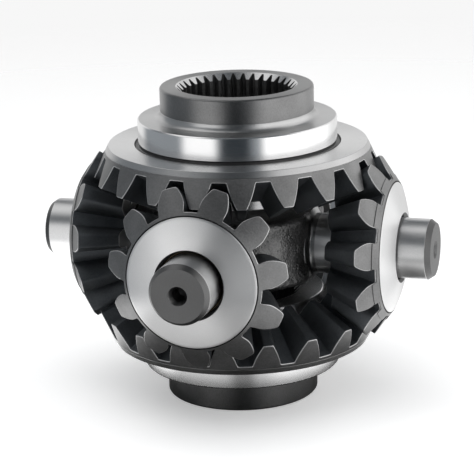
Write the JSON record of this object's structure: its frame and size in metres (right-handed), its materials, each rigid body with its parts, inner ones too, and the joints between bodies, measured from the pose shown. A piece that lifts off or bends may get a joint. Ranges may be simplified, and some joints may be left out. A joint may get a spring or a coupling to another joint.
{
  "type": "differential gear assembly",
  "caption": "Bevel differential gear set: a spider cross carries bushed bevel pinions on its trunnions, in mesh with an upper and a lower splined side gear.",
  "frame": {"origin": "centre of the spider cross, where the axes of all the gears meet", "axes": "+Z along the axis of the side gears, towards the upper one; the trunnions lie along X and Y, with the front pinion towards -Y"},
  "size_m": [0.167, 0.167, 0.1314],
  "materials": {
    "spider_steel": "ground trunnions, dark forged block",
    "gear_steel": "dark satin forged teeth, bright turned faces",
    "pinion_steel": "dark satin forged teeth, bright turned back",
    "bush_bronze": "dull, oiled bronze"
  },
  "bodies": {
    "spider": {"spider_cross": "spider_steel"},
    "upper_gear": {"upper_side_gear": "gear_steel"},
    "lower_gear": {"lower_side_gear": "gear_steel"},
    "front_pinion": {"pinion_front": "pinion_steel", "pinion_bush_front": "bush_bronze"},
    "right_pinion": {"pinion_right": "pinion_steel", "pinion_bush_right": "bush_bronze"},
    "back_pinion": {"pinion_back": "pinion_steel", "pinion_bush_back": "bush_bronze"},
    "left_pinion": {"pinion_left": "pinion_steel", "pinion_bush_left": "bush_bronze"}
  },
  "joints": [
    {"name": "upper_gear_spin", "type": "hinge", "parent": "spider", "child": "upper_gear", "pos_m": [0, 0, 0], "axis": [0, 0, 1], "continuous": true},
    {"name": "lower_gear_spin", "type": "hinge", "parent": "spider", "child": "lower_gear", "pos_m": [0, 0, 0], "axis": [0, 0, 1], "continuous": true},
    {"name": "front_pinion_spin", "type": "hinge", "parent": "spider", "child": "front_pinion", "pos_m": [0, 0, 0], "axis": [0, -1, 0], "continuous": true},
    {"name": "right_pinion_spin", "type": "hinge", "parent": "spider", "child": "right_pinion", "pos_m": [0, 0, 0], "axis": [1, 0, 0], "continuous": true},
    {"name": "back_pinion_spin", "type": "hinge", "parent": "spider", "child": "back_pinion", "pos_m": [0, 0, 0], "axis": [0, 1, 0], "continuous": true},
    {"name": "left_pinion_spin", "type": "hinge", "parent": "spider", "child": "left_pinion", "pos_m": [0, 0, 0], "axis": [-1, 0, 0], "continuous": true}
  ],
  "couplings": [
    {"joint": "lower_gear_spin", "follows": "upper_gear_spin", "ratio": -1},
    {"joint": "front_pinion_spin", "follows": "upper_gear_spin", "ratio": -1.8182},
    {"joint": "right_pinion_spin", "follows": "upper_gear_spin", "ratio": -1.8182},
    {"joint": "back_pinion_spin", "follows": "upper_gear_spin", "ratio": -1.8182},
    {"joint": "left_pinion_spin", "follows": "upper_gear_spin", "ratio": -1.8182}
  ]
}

------------------------

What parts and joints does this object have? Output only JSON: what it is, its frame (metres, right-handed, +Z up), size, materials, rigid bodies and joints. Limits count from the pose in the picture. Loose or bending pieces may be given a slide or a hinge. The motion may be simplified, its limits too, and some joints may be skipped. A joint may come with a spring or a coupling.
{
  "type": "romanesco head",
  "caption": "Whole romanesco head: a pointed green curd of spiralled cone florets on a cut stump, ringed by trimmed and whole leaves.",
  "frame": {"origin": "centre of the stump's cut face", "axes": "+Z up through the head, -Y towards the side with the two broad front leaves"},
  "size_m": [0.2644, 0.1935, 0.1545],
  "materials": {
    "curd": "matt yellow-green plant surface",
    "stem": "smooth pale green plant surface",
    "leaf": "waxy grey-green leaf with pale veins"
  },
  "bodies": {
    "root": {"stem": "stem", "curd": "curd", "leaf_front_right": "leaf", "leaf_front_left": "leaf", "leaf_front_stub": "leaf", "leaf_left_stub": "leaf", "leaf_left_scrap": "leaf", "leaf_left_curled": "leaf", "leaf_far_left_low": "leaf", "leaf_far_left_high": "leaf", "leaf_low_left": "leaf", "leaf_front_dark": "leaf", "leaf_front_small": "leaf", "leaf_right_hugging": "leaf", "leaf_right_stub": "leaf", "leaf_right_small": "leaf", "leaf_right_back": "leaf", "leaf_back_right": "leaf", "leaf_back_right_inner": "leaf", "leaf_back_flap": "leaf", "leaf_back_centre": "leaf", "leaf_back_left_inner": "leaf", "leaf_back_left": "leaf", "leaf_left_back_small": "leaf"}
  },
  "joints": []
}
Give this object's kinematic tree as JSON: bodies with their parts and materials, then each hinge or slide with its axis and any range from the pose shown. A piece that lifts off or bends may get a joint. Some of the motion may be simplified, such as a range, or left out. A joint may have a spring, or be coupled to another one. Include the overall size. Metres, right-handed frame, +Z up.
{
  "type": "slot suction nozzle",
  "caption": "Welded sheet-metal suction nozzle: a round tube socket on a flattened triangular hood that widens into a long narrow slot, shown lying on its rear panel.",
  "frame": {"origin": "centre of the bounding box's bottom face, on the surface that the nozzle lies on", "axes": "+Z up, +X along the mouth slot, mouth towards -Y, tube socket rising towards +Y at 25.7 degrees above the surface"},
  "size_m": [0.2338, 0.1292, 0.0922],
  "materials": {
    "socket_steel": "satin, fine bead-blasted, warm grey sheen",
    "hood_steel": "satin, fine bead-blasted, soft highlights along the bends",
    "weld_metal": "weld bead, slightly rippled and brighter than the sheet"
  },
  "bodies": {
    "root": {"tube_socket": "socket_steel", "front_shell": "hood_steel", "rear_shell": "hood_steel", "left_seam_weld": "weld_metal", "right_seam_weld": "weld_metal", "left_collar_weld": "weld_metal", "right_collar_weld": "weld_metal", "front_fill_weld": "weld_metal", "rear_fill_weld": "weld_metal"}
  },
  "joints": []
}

------------------------

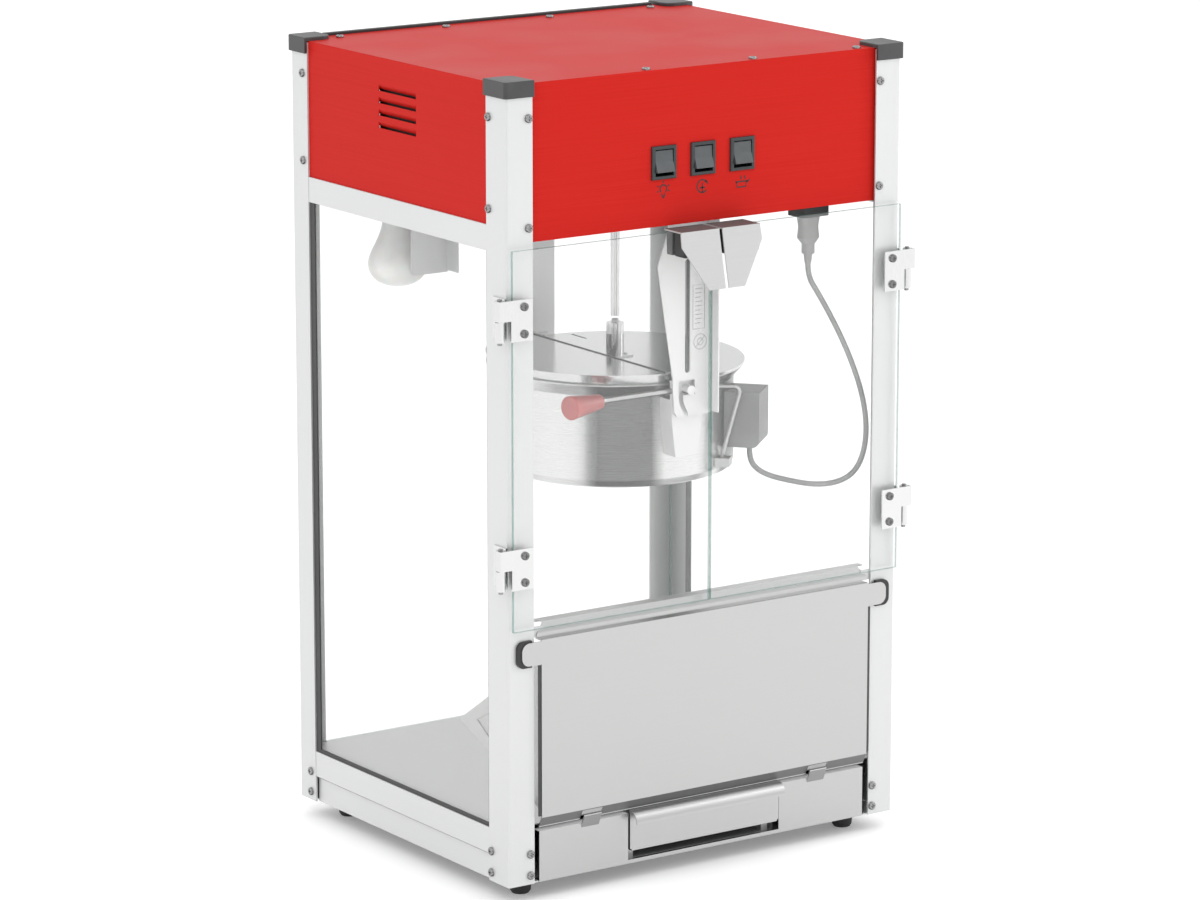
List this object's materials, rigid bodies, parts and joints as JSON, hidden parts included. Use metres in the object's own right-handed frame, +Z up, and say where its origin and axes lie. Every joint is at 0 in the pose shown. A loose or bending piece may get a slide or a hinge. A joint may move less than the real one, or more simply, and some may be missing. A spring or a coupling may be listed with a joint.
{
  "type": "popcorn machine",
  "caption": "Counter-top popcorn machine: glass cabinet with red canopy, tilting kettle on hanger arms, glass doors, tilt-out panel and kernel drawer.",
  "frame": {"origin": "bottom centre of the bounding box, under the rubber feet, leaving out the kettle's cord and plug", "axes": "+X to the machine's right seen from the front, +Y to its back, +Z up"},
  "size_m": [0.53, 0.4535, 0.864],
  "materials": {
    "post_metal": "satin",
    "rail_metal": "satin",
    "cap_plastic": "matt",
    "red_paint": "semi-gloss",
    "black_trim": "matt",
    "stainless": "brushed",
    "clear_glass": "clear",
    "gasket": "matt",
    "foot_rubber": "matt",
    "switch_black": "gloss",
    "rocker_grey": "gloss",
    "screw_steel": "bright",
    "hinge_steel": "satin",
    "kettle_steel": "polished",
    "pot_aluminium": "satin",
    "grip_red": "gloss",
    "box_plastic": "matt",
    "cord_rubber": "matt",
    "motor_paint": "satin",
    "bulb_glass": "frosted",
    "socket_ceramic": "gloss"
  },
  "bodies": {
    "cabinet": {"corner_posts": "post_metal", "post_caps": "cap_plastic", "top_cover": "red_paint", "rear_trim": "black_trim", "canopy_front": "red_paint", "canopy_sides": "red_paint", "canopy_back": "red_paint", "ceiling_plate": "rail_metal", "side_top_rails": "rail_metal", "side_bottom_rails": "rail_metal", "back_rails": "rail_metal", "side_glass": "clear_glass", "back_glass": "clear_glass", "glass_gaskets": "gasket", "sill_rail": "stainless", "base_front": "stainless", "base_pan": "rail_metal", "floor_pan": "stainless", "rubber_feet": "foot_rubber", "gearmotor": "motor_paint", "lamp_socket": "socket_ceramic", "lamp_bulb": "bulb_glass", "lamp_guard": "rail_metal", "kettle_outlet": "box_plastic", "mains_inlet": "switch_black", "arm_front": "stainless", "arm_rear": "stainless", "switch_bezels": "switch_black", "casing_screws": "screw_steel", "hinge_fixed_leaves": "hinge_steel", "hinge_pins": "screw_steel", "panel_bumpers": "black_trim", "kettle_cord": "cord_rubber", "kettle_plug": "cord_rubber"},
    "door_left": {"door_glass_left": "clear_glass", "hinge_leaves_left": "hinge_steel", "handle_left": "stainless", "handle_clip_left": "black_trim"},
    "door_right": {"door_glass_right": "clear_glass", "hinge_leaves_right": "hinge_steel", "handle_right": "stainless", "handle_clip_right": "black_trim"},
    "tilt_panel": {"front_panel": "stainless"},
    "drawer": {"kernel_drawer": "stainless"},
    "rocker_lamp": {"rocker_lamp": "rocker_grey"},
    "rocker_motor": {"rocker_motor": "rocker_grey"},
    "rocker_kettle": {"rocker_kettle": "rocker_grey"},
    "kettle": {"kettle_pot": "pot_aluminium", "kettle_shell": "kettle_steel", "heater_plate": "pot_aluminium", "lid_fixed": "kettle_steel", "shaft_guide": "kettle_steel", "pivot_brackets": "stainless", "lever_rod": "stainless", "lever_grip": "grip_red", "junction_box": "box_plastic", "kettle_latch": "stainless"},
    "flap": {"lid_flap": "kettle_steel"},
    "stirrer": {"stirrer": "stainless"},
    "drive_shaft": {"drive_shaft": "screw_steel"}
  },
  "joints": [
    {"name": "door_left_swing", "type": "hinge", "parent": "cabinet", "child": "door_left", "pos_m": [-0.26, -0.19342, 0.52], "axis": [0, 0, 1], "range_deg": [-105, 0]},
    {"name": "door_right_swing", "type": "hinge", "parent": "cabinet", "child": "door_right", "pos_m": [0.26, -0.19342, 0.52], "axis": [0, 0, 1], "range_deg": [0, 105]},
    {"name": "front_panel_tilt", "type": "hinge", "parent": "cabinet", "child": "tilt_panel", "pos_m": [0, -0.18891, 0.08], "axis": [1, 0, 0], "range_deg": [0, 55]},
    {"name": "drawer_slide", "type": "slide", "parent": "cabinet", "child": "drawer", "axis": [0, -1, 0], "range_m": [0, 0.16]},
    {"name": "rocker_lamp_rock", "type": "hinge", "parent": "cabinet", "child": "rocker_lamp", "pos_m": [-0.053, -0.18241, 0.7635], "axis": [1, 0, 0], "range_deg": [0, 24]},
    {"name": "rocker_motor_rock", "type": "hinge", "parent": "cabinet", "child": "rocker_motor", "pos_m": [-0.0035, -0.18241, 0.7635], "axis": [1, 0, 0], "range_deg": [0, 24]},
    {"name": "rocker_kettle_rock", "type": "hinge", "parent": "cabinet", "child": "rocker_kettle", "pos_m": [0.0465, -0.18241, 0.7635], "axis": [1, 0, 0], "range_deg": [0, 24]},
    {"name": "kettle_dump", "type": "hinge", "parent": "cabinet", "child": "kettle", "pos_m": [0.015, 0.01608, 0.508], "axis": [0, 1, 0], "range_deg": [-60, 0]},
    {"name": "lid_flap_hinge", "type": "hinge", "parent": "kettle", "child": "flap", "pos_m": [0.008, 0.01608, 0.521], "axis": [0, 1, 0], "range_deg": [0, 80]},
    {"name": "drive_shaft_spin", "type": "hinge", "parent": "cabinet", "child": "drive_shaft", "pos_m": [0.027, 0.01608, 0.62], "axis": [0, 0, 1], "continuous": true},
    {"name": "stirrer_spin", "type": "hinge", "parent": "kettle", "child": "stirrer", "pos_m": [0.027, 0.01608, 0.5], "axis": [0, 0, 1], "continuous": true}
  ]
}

------------------------

EXERCISE PROMPT: Tally the lines containing "pose". Provide the number without any other words.

OUTPUT FOR THIS TASK: 4